• [Written request]: Answer with a number only: how many lines of the data contain "members"?

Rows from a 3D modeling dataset
——

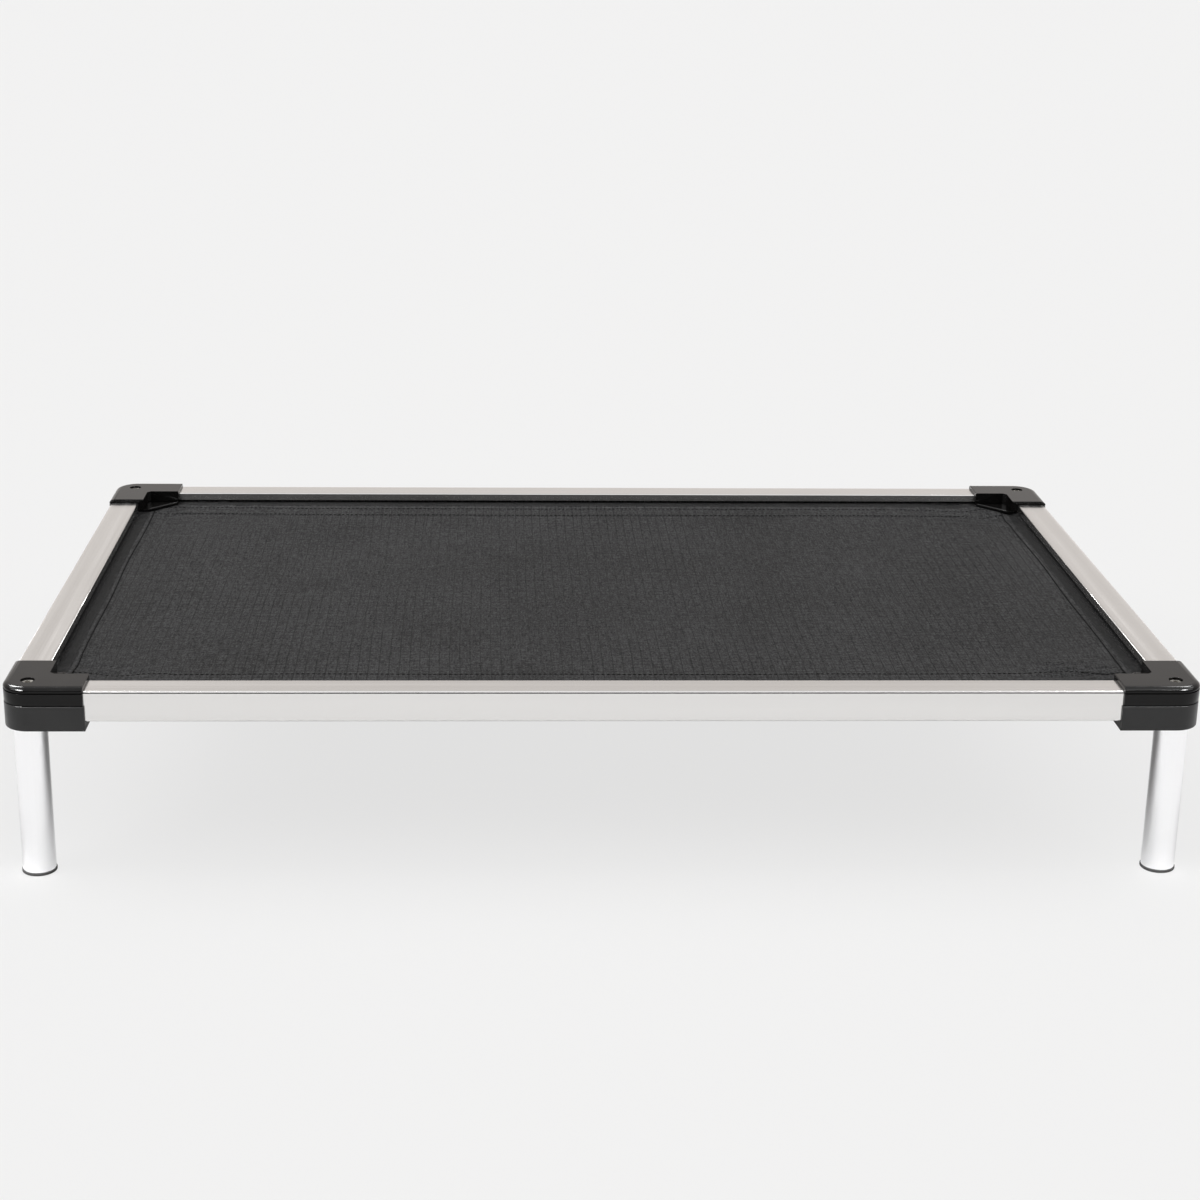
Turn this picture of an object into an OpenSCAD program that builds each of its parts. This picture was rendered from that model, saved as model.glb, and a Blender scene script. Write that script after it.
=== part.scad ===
// Raised pet bed. Four hollow aluminium rails and four round legs are joined by two-part plastic corners,
// and a fabric sheet is stretched between the rails, its edges held in the rails' channels by rods.
// Millimetres. The origin is on the floor under the middle of the bed, +Z is up and the front faces -Y.

/* [Bed] */
// Overall width, along X
bed_w = 1092; // [600:1:1400]
// Overall depth, along Y
bed_d = 700; // [400:1:1000]
// Height of the corner caps above the floor
bed_h = 187.5; // [120:0.5:300]

/* [Rails] */
// Width of a rail, seen from above
rail_w = 30.5; // [30:0.1:32]
// Height of a rail
rail_h = 29; // [28.5:0.1:31]
// Thickness of a rail's walls and webs
rail_wall = 1.8; // [1.4:0.1:2]
// Radius of a rail's bottom edges
rail_edge_r = 1.6; // [0.8:0.1:2]
// Width of the crowned strip along each top edge of a rail
crown_w = 3.5; // [1:0.1:5]
// Drop of the crowned strip from the rail's top to its side
crown_h = 0.9; // [0.5:0.1:1.5]
// Height of the groove under the outer top edge
groove_h = 1.2; // [0.6:0.1:1.5]
// Depth of the groove
groove_depth = 1.1; // [0.4:0.1:1.2]
// Width of the main chamber, across the rail
chamber_w = 15.4; // [14:0.1:15.6]
// Diameter of the channel that holds the sheet's edge
channel_d = 9.4; // [9:0.1:9.8]
// Height of the slot that the sheet comes out of
slot_h = 5; // [3:0.1:6]

/* [Corners] */
// Length of a corner's arms, from its outer faces
arm_len = 75; // [72:1:90]
// Width of the arms
arm_w = 39; // [38:0.5:40]
// Plan radius of the outer corner
corner_r = 24; // [16:1:30]
// Plan radius of the fillet in the notch between the arms
notch_r = 4; // [1:0.5:6]
// Thickness of the skirt outside a rail
skirt_t = 2.3; // [1.8:0.1:3]
// Thickness of the cap over a rail
cap_t = 3.9; // [3:0.1:5]
// Thickness of the corner under a rail
floor_t = 8.9; // [5:0.1:12]
// Height of the parting line above the bottom of a rail
parting_h = 15; // [14:0.1:15.4]
// Width of the cap's rounded outer edge
cap_edge_w = 6.5; // [2:0.1:8]
// Height of the cap's rounded outer edge
cap_edge_h = 4; // [2:0.1:4.2]
// Extra length of the lower half's arms
base_extra = 0.7; // [0:0.1:2]
// Length of a spigot inside a rail's end
spigot_len = 27; // [15:1:28]

/* [Gussets] */
// Distance from the corner to where the rim meets the arm's wall
gusset_start = 45; // [42:1:60]
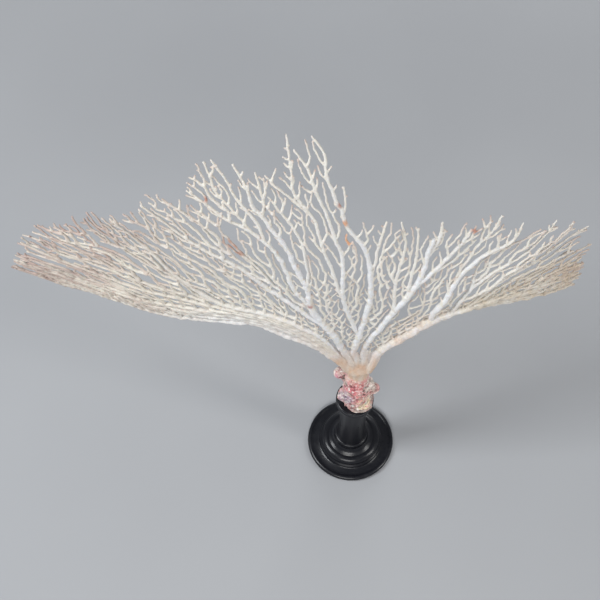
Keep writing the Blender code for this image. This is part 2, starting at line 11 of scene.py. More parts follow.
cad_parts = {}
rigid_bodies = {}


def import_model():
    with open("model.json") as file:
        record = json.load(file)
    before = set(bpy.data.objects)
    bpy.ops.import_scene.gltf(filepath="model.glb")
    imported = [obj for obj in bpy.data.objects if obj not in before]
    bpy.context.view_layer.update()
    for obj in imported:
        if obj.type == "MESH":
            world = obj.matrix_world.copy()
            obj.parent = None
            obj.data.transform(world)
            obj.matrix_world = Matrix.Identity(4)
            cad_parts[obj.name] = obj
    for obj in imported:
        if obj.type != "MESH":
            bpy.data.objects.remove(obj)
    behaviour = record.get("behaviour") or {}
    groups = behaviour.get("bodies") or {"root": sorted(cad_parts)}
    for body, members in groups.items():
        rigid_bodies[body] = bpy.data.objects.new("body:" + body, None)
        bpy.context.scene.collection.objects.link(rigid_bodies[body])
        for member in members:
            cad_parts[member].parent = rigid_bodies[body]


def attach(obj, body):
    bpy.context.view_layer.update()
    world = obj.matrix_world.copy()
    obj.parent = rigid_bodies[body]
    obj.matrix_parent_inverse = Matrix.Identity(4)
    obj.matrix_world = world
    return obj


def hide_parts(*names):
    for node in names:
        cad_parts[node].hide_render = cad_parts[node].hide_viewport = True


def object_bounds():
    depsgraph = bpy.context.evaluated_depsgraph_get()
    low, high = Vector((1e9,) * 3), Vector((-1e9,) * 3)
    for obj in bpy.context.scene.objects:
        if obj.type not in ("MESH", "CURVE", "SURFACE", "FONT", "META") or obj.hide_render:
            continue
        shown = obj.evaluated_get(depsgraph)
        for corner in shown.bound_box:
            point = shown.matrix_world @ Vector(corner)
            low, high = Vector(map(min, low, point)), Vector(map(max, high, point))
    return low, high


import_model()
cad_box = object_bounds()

MM = 0.001

# Camera, solved from the round rim of the foot
CAMERA_AT = (-0.05906, -0.47966, 1.33803)
CAMERA_TILT = 26.4
LENS = 72.0

# Fan sheet: a place on it is a bearing (0 right, 90 up, 180 left) and a distance from the root in mm
ROOT = np.array([0.0, 0.0, 198.0])
WING_SWEEP_LEFT = (0.342, 2.86)
WING_SWEEP_RIGHT = (0.613, 3.39)
UPRIGHT_LEAN = 0.02
CURL = 0.00055
BELLY = 0.12
BELLY_FADE = 120.0
WEB_END = 62.0

STEP = 1.5
SEED = 11
TWIG_RADIUS = 0.98
TIP_RADIUS = 0.84
TWIG_HALF_WIDTH = 0.9
# Width of the limbs that leave the right low arm, as a share of their solids'
RIGHT_SIDE_LIMBS = 0.8
# Unevenness of the skin in mm: small knobs, grit, and lumps of the fused low bands
KNOB_HEIGHT = 0.32
GRIT_HEIGHT = 0.22
BAND_LUMP_HEIGHT = 1.1
TUBE_SIDES = 8
VOXEL = 0.66
MOST_TRIANGLES = 185000
TRIANGLES_PER_MM = 26
LIMB_TONE = 0.35
BAND_TONE = 0.3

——

• [Exercise solution]: 2